> [REQUIRED TASK] Wherever a line in the data below holds "shown", copy that line.

> [MATERIAL]

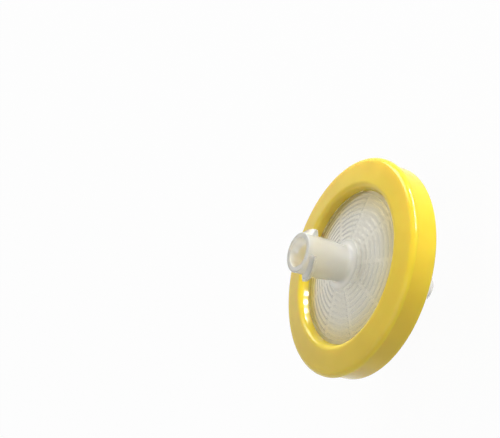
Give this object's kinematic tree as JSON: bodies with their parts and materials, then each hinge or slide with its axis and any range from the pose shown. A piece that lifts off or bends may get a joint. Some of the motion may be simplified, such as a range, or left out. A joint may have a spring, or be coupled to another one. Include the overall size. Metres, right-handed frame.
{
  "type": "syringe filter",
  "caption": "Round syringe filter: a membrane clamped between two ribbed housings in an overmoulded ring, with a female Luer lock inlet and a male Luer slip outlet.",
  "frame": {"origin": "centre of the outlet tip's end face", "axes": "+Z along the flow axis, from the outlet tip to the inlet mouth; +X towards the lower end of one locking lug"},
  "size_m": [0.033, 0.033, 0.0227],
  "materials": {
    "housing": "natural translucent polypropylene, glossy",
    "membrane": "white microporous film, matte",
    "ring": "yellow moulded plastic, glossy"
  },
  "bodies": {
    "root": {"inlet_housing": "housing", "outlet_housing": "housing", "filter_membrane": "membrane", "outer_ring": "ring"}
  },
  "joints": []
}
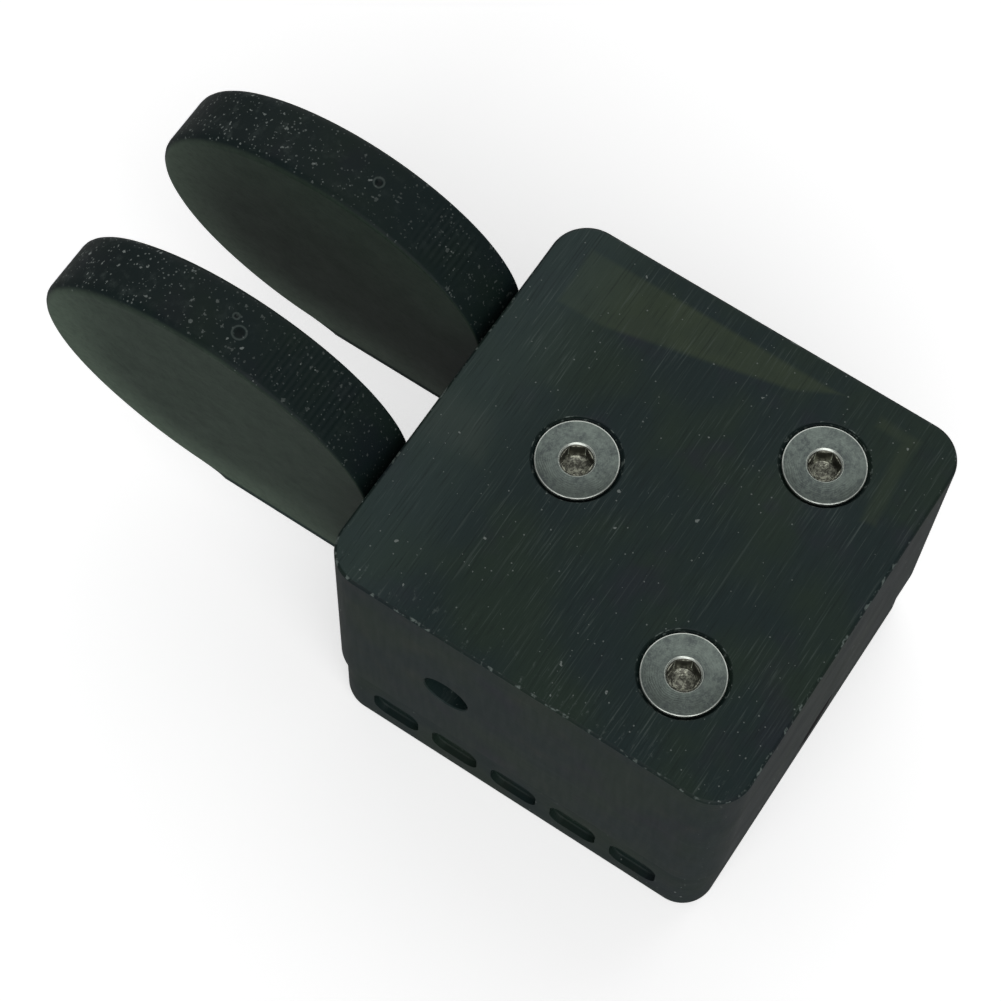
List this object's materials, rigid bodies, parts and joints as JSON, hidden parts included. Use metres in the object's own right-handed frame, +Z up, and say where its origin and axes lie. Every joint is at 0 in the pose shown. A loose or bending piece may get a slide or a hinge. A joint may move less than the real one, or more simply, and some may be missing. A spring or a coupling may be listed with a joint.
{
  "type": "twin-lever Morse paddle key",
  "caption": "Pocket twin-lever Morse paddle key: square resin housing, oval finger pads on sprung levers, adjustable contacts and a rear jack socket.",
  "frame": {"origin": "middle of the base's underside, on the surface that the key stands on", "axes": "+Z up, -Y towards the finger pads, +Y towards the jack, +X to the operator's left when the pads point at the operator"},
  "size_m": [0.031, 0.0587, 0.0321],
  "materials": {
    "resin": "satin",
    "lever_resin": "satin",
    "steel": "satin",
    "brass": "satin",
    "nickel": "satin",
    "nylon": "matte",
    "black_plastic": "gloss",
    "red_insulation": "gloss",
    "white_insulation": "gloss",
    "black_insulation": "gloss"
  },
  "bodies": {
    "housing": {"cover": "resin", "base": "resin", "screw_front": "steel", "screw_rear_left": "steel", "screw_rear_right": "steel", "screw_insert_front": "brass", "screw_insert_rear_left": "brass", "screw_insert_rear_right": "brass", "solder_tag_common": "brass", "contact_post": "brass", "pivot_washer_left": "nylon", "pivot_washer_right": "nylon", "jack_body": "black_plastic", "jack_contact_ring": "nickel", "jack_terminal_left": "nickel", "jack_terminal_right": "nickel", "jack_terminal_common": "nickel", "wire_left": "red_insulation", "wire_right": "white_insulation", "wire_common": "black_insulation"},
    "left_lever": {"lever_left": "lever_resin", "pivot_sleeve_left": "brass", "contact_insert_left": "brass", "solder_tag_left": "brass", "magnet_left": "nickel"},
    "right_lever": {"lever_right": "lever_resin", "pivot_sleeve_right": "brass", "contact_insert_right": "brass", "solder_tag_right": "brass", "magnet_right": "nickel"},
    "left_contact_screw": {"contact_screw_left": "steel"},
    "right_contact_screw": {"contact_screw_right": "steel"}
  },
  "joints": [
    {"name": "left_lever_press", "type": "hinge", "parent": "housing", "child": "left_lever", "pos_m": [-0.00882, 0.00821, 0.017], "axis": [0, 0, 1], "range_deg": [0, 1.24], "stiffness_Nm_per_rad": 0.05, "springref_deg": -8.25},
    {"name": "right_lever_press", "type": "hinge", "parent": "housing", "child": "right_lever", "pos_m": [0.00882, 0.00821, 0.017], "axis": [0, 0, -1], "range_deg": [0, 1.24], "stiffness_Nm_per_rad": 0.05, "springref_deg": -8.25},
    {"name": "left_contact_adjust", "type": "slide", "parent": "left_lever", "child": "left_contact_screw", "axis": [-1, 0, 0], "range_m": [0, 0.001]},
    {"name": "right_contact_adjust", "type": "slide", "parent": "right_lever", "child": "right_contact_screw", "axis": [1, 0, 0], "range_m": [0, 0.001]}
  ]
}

--

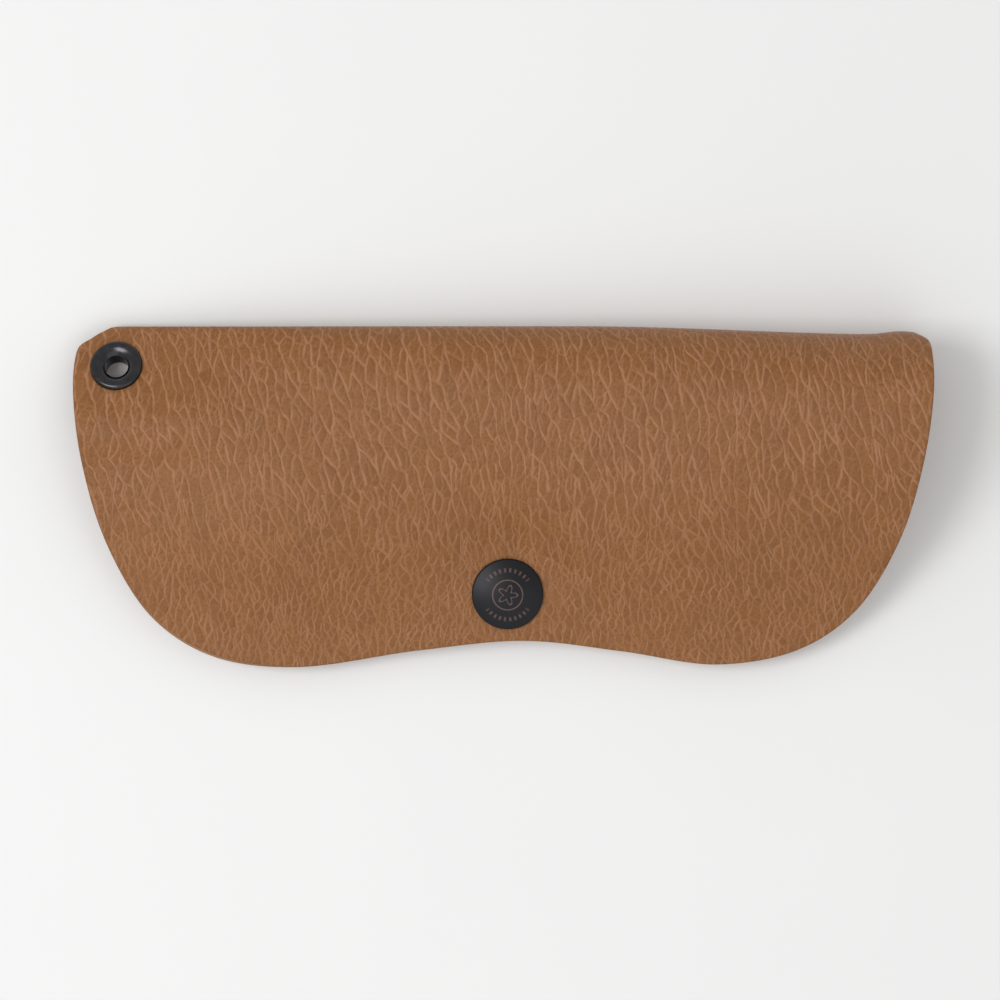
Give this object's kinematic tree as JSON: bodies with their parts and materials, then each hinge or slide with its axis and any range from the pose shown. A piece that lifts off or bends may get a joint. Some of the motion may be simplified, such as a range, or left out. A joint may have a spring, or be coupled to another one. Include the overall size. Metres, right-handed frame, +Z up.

==

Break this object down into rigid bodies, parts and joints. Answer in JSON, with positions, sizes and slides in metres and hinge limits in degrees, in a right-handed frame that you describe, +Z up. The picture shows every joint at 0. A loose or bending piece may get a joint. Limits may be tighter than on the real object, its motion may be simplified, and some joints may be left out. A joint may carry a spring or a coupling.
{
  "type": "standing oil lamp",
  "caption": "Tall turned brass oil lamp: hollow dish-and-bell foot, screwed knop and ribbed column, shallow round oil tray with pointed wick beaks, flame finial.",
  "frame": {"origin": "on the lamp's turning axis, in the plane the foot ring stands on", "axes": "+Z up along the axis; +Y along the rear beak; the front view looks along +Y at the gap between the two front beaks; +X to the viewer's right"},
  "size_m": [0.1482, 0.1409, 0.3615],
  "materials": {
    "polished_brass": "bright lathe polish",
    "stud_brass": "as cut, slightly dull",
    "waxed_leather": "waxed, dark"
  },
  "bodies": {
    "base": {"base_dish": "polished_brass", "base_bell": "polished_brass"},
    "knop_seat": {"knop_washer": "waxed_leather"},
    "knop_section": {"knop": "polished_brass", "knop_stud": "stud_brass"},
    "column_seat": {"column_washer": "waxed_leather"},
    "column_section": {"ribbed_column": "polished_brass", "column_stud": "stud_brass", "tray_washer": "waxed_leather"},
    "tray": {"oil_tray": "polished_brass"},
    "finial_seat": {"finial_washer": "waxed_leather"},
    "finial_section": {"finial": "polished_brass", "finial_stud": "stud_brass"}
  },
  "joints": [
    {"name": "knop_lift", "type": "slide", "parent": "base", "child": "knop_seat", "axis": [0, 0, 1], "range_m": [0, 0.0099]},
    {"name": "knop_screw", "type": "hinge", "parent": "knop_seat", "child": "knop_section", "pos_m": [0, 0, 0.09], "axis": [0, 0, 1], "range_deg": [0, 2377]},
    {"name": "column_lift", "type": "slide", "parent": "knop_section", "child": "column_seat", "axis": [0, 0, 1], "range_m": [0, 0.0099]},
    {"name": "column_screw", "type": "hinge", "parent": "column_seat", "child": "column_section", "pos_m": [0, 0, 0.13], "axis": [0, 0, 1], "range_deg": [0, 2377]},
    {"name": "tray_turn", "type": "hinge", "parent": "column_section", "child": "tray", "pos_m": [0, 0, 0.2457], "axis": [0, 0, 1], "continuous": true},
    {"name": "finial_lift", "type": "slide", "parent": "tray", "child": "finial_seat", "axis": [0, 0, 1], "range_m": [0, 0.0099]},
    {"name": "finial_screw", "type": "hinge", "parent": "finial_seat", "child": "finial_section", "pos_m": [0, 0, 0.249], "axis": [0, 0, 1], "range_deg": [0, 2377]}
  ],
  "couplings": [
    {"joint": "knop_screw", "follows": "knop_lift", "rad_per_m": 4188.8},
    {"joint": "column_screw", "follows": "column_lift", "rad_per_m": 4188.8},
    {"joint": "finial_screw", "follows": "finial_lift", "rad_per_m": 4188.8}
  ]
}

> [CORRECT RESULT]
Give this object's kinematic tree as JSON: bodies with their parts and materials, then each hinge or slide with its axis and any range from the pose shown. A piece that lifts off or bends may get a joint. Some of the motion may be simplified, such as a range, or left out. A joint may have a spring, or be coupled to another one. Include the overall size. Metres, right-handed frame.
List this object's materials, rigid bodies, parts and joints as JSON, hidden parts included. Use metres in the object's own right-handed frame, +Z up, and say where its origin and axes lie. Every joint is at 0 in the pose shown. A loose or bending piece may get a slide or a hinge. A joint may move less than the real one, or more simply, and some may be missing. A spring or a coupling may be listed with a joint.
Give this object's kinematic tree as JSON: bodies with their parts and materials, then each hinge or slide with its axis and any range from the pose shown. A piece that lifts off or bends may get a joint. Some of the motion may be simplified, such as a range, or left out. A joint may have a spring, or be coupled to another one. Include the overall size. Metres, right-handed frame, +Z up.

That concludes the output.